### Stored data ###

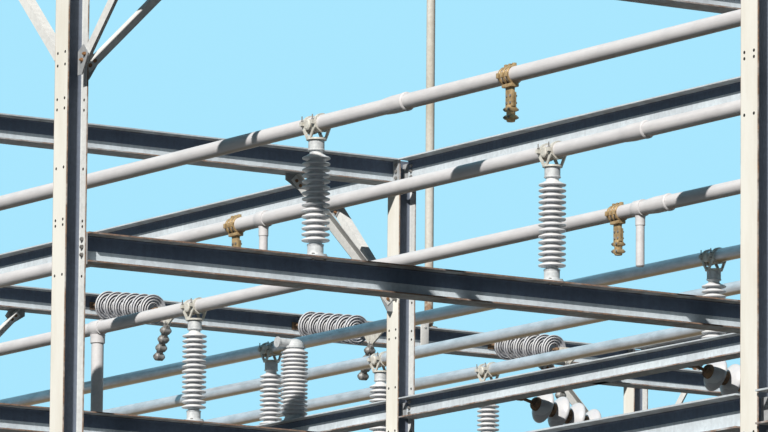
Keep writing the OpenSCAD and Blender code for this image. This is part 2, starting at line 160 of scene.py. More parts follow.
# galvanised steel: pale and dark patches, spangle, run-down streaks, rust where a flange ends
# in each look the dark bluish multiplier paints shade onto the webs, and the columns' cream outer faces are
# partly painted sunlight
steelLooks = {
    "columnSteel": {"pale": (0.72, 0.74, 0.73), "dull": (0.60, 0.62, 0.63), "rough": 0.66, "rust": 0.50,
                    "film": 0.3, "paintedShade": (0.21, 0.24, 0.31),
                    "chalkAndSunlight": (0.86, 0.85, 0.79), "chalkAndSunlightDull": (0.76, 0.73, 0.65)},
    "beamSteel": {"pale": (0.64, 0.71, 0.76), "dull": (0.46, 0.50, 0.54), "rough": 0.64, "rust": 0.54,
                  "film": 0.65, "paintedShade": (0.21, 0.24, 0.31)},
    "plateSteel": {"pale": (0.44, 0.45, 0.46), "dull": (0.26, 0.28, 0.30), "rough": 0.60, "rust": 0.55,
                   "film": 0.4},
    "braceSteel": {"pale": (0.80, 0.81, 0.79), "dull": (0.64, 0.65, 0.65), "rough": 0.60, "rust": 0.50,
                   "film": 0.4},
    "mastSteel": {"pale": (0.64, 0.63, 0.59), "dull": (0.44, 0.39, 0.30), "rough": 0.60, "rust": 0.45,
                  "film": 0.3, "rustBelow": 11.95},
}
steelLooks["rustyBeam"] = dict(steelLooks["beamSteel"], rust=0.40, film=0.85, paintedShade=(0.20, 0.23, 0.30))
rustTones = {"deep": (0.105, 0.052, 0.030), "bright": (0.33, 0.165, 0.075), "film": (0.165, 0.120, 0.085)}

# how fine each texture of the zinc is, and how far it shows
zinc = {
    "specular": 0.12, "patches": 2.2, "streaks": (26, 26, 1.6), "streakShare": 0.30,
    "spangle": 52.0, "spangleShare": 0.35, "chalkStreaks": (7, 7, 1.4), "chalkShare": 0.9, "grime": 9.0,
    "specks": 24.0, "speckShare": 0.30, "stretches": 7.0, "fringeShare": 0.55,
    "runDown": 2.2, "runShare": 0.8, "runPatches": 16.0, "rust": 40.0,
    "grain": 150.0, "grainHeight": 0.25, "grainReach": 0.0015,
}
# half the extra width of a band of colour, at an edge, on a face and at a flange end
slack, faceSlack, endSlack = 0.0005, 0.001, 0.0045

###

__Stated exercise__. Write out the full listing, keeping every line exactly as it is.

__Complete answer__.
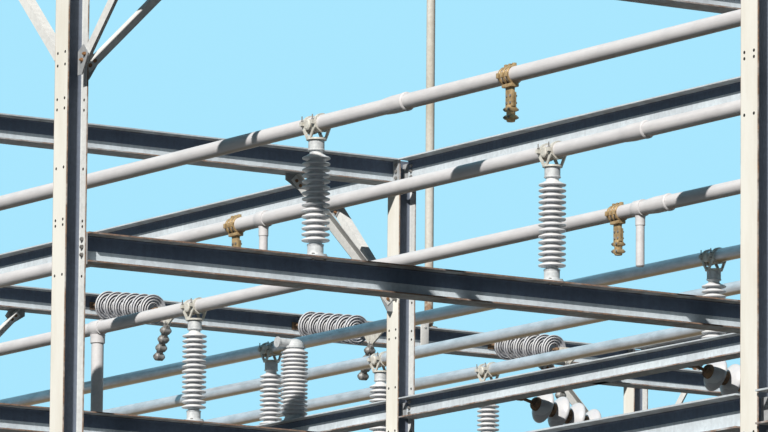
Keep writing the OpenSCAD and Blender code for this image. This is part 2, starting at line 160 of scene.py. More parts follow.
# galvanised steel: pale and dark patches, spangle, run-down streaks, rust where a flange ends
# in each look the dark bluish multiplier paints shade onto the webs, and the columns' cream outer faces are
# partly painted sunlight
steelLooks = {
    "columnSteel": {"pale": (0.72, 0.74, 0.73), "dull": (0.60, 0.62, 0.63), "rough": 0.66, "rust": 0.50,
                    "film": 0.3, "paintedShade": (0.21, 0.24, 0.31),
                    "chalkAndSunlight": (0.86, 0.85, 0.79), "chalkAndSunlightDull": (0.76, 0.73, 0.65)},
    "beamSteel": {"pale": (0.64, 0.71, 0.76), "dull": (0.46, 0.50, 0.54), "rough": 0.64, "rust": 0.54,
                  "film": 0.65, "paintedShade": (0.21, 0.24, 0.31)},
    "plateSteel": {"pale": (0.44, 0.45, 0.46), "dull": (0.26, 0.28, 0.30), "rough": 0.60, "rust": 0.55,
                   "film": 0.4},
    "braceSteel": {"pale": (0.80, 0.81, 0.79), "dull": (0.64, 0.65, 0.65), "rough": 0.60, "rust": 0.50,
                   "film": 0.4},
    "mastSteel": {"pale": (0.64, 0.63, 0.59), "dull": (0.44, 0.39, 0.30), "rough": 0.60, "rust": 0.45,
                  "film": 0.3, "rustBelow": 11.95},
}
steelLooks["rustyBeam"] = dict(steelLooks["beamSteel"], rust=0.40, film=0.85, paintedShade=(0.20, 0.23, 0.30))
rustTones = {"deep": (0.105, 0.052, 0.030), "bright": (0.33, 0.165, 0.075), "film": (0.165, 0.120, 0.085)}

# how fine each texture of the zinc is, and how far it shows
zinc = {
    "specular": 0.12, "patches": 2.2, "streaks": (26, 26, 1.6), "streakShare": 0.30,
    "spangle": 52.0, "spangleShare": 0.35, "chalkStreaks": (7, 7, 1.4), "chalkShare": 0.9, "grime": 9.0,
    "specks": 24.0, "speckShare": 0.30, "stretches": 7.0, "fringeShare": 0.55,
    "runDown": 2.2, "runShare": 0.8, "runPatches": 16.0, "rust": 40.0,
    "grain": 150.0, "grainHeight": 0.25, "grainReach": 0.0015,
}
# half the extra width of a band of colour, at an edge, on a face and at a flange end
slack, faceSlack, endSlack = 0.0005, 0.001, 0.0045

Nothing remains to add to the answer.